=== Challenge ===
Find the string "model" in the listing and report every line that has it.

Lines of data
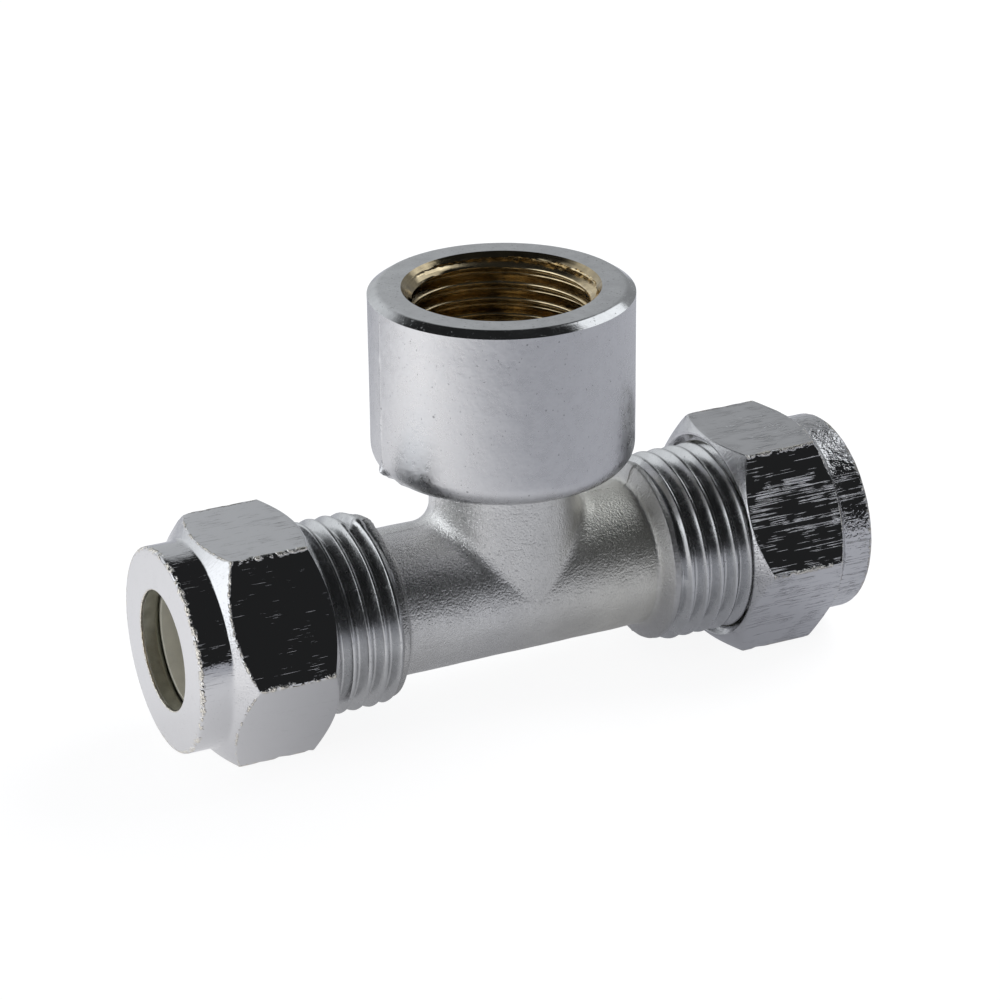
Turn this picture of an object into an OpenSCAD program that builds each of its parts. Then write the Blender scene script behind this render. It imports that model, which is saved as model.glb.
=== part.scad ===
// Compression tee for plumbing: two compression ends for tube on a straight run,
// and a branch with a female pipe thread. All sizes are in millimetres.
// X runs along the run, Z up the branch. Z = 0 is the surface that the nuts' flats rest on.

/* [Tube] */
// Outside diameter of the tube that the compression ends take
tube_d = 12.7; // [11:0.1:13.2]
// Gap all round between the tube and its socket
tube_clearance = 0.05; // [0.05:0.01:0.15]

/* [Pipe thread] */
// Major diameter of the pipe thread, on the male ends and in the branch
thread_d = 20.955; // [20.5:0.005:21.2]
// Distance from one thread crest to the next
thread_pitch = 1.8143; // [1.2:0.0001:2.2]
// Included angle of the thread's flanks in degrees
thread_angle = 55; // [50:1:62]
// Height of the thread as a share of its pitch
thread_depth_ratio = 0.6403; // [0.5:0.0001:0.66]
// Radius of the rounded crest as a share of the pitch
crest_round_ratio = 0.1373; // [0.08:0.0001:0.16]

/* [Run] */
// Length of the whole tee, from one nut's face to the other's
tee_length = 80; // [77:0.5:90]
// Outside diameter of the cast run and of the neck under the branch
run_d = 16.1; // [14.8:0.1:17]
// Diameter of the waterway through the run and the branch
waterway_d = 10.4; // [7:0.1:11.6]

/* [Male ends] */
// Length of the sloping shoulder between the run and the collar
shoulder_length = 0.9; // [0.6:0.1:3]
// Fillet at the shoulder's foot
shoulder_fillet = 0.5; // [0.1:0.1:1]
// Diameter of the plain collar behind the thread
collar_d = 20; // [18.8:0.1:20.4]
// Length of the plain collar
collar_length = 0.6; // [0.4:0.1:2]
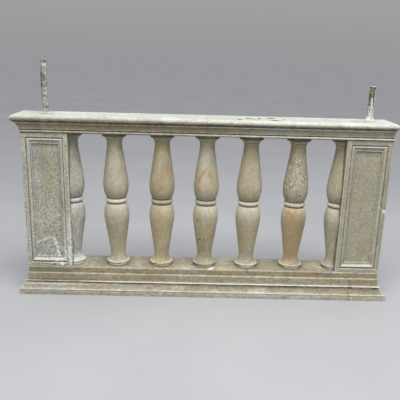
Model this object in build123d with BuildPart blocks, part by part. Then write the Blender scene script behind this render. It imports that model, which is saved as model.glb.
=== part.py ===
"""A stone balustrade: one free-standing bay of turned balusters between two panelled piers.

Millimetres, +Z up. The origin is the centre of the base's underside. X runs along the
balustrade, the front faces -Y, and every moulding returns around both ends.
"""
from build123d import *
import os

# ---- setting out ---------------------------------------------------------------------------
pier_width = 225
pier_depth = 160
rise_height = 685  # piers and balusters, from the base's top to the coping's bed
baluster_count = 5
baluster_spacing = 225
centre_shift = 5  # the pipes stand this much nearer the ends than the pier centres

# ---- base ----------------------------------------------------------------------------------
footing_height = 57  # lower course: a block, a hollow flare and a top fillet
block_height = 23
block_reach = 41.5  # how far a member stands out from the pier faces
bead_reach = 39.5
bead_height = 6
flare_foot_reach = 36
footing_fillet_height = 6
footing_fillet_reach = 14
footing_joint_offset = 75  # the joint between the footing stones, outside the right opening's end

plinth_height = 83  # upper course: a drip fillet and two plain bands
quirk_height = 4
quirk_reach = 9
drip_height = 6
drip_reach = 14
lower_band_height = 41
lower_band_reach = 5.5
upper_band_reach = 1
left_joint_offset = 70  # the plinth's joints, inside the ends of the opening
right_joint_offset = 13

# ---- coping --------------------------------------------------------------------------------
coping_height = 85
bed_height = 5
bed_reach = 1.5
coping_fillet_height = 8
coping_quirk_height = 4
hollow_height = 28  # the concave band under the nose
neck_height = 7  # the narrow fillet between the band and the nose
coping_joint = -8
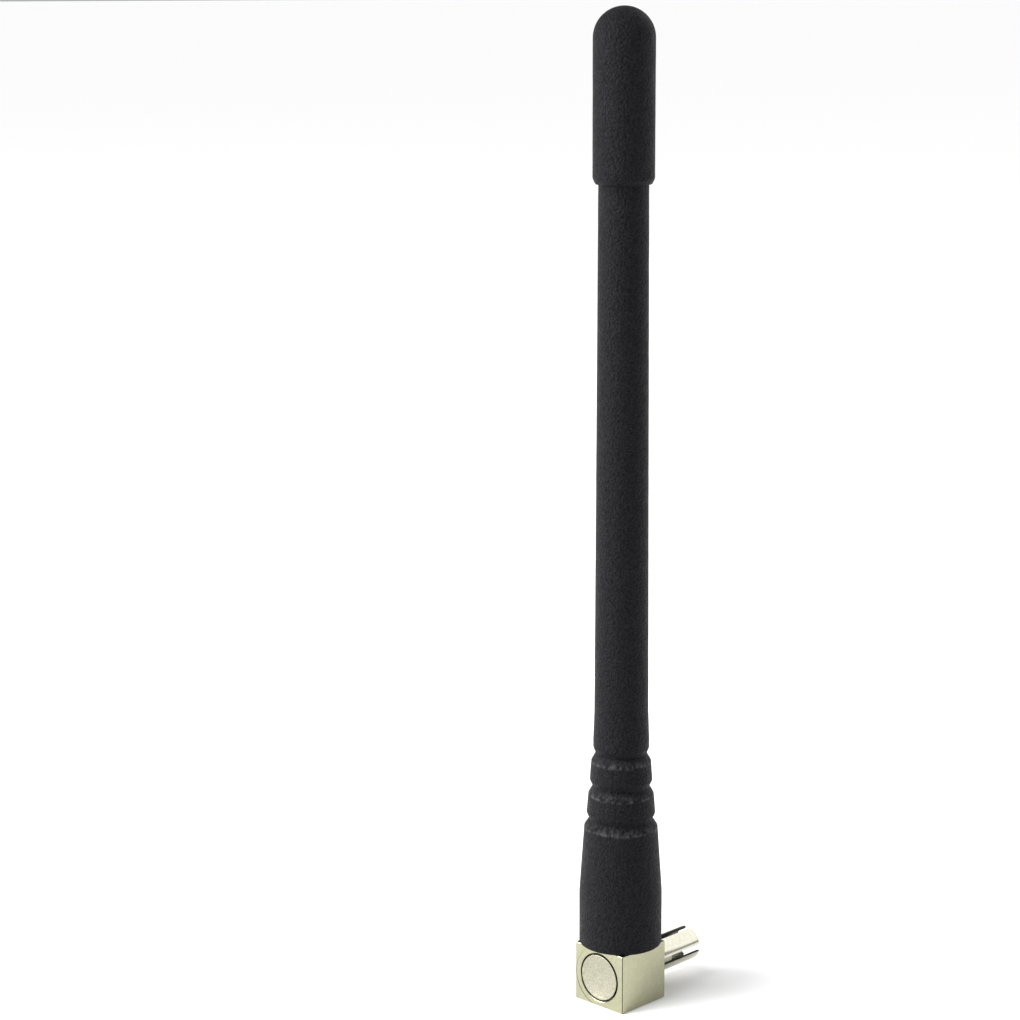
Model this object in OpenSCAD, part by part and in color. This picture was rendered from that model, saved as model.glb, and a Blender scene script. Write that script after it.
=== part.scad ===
// Right-angle whip antenna: a slim rubber whip on a square metal block with a slotted plug.
// Everything is in millimetres. The origin is the centre of the block's underside, on the
// whip's axis. +Z runs up the whip, and +Y is the way the plug is pushed into its socket.

/* [Connector block] */
// Side of the square block
block_side = 7; // [6.8:0.1:8]
// Height of the block
block_h = 6.6; // [6.4:0.1:7.6]
// Bevel along the block's edges
block_bevel = 0.12; // [0.05:0.01:0.3]
// Radius of the cavity where the cable meets the contact
cavity_r = 2.2; // [2.1:0.05:2.4]
// Thickness of the wall that holds the plug
front_wall = 1.6; // [1.4:0.1:1.9]

/* [Rear cap] */
// Radius of the pressed disc that closes the block
cap_disc_r = 2.75; // [2.6:0.05:2.9]
// Thickness of the disc
cap_disc_t = 0.9; // [0.7:0.05:1.1]
// Width of the groove round the disc's face
cap_groove = 0.2; // [0.1:0.01:0.25]
// Depth of that groove
cap_groove_depth = 0.5; // [0.2:0.05:0.6]

/* [Plug] */
// Radius of the slotted barrel
barrel_r = 1.95; // [1.9:0.01:2.1]
// Length of barrel outside the block
barrel_len = 7.9; // [7.5:0.1:8.3]
// Thickness of the barrel's wall
barrel_wall = 0.38; // [0.35:0.01:0.42]
// Rounding of the barrel's tip
barrel_round = 0.3; // [0.1:0.05:0.35]
// Number of slots that part the barrel into spring fingers
slot_count = 4; // [3:1:4]
// Width of each slot
slot_w = 0.85; // [0.5:0.05:0.9]
// Distance from the block to the closed end of the slots
slot_start = 1.5; // [1:0.1:2.5]
// Turn of the slots about the plug's axis
slot_turn = 4; // [0:1:45]
// Radius of the pin at the tip of the centre contact
pin_r = 0.25; // [0.2:0.01:0.3]
// Distance from the block to the step where the insulator narrows to its nose
nose_start = 3.5; // [3:0.1:4]
// Radius of the insulator's nose
nose_r = 1.05; // [0.9:0.05:1.2]
// How far the nose stays back from the barrel's tip
insulator_setback = 2; // [1.8:0.1:2.5]
// How far the pin stays back from the barrel's tip
pin_setback = 0.6; // [0.3:0.1:1.2]

/* [Boot] */
// Radius of the foot that stands on the block
foot_r = 4.53; // [4.3:0.01:4.8]
// Height of the bell and foot, up to the lowest groove
bell_h = 14.3; // [13:0.1:16]
// Radius at the top of the bell
bell_top_r = 4.01; // [3.9:0.01:4.2]
// Distance from one groove to the next
groove_pitch = 3.7; // [3.4:0.1:4.2]
// Height from a groove's bottom up to the lip above it
groove_rise = 0.7; // [0.5:0.05:0.8]
// Height from a groove's bottom down to the lip below it
groove_drop = 0.85; // [0.6:0.05:1]

/* [Whip] */
// Height of the whole antenna
total_h = 107.9; // [106:0.1:112]
// Radius of the sleeve where it leaves the boot
sleeve_low_r = 2.92; // [2.85:0.01:2.95]
// Radius of the sleeve at its top end
sleeve_top_r = 2.585; // [2.55:0.005:2.6]
// Radius of the flared bead at the sleeve's lower end
bead_r = 3.04; // [3:0.01:3.1]
// Radius of the sleeve's bore
sleeve_bore_r = 1.95; // [1.9:0.01:2]

/* [End cap] */
// Radius of the end cap
cap_r = 3.25; // [3.2:0.05:3.4]
// Length of the end cap, with its dome
cap_len = 18.2; // [16:0.1:20]
// Height over which the cap's lower rim is rounded off
cap_rim_h = 0.6; // [0.3:0.1:1]

/* [Cable] */
// Radius of the centre conductor
conductor_r = 0.15; // [0.12:0.01:0.18]
// Radius over the dielectric
dielectric_r = 0.42; // [0.4:0.01:0.45]
// Radius over the braid
braid_r = 0.65; // [0.62:0.01:0.7]
// Radius over the jacket
jacket_r = 0.9; // [0.85:0.01:0.92]
// Radius of the post that the braid is crimped on
post_r = 0.8; // [0.78:0.01:0.85]
// Radius of the crimped ferrule
ferrule_r = 1.42; // [1.35:0.01:1.5]
// Length of the ferrule
ferrule_len = 6.5; // [5.8:0.1:7]

/* [Radiator] */
// Radius of the quarter-wave skirt tube
skirt_r = 1.7; // [1.6:0.01:1.75]
// Length of the skirt tube
skirt_len = 28.4; // [24:0.1:30]
// Radius of the radiator's wire
wire_r = 0.32; // [0.25:0.01:0.35]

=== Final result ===
Turn this picture of an object into an OpenSCAD program that builds each of its parts. Then write the Blender scene script behind this render. It imports that model, which is saved as model.glb.
Model this object in build123d with BuildPart blocks, part by part. Then write the Blender scene script behind this render. It imports that model, which is saved as model.glb.
Model this object in OpenSCAD, part by part and in color. This picture was rendered from that model, saved as model.glb, and a Blender scene script. Write that script after it.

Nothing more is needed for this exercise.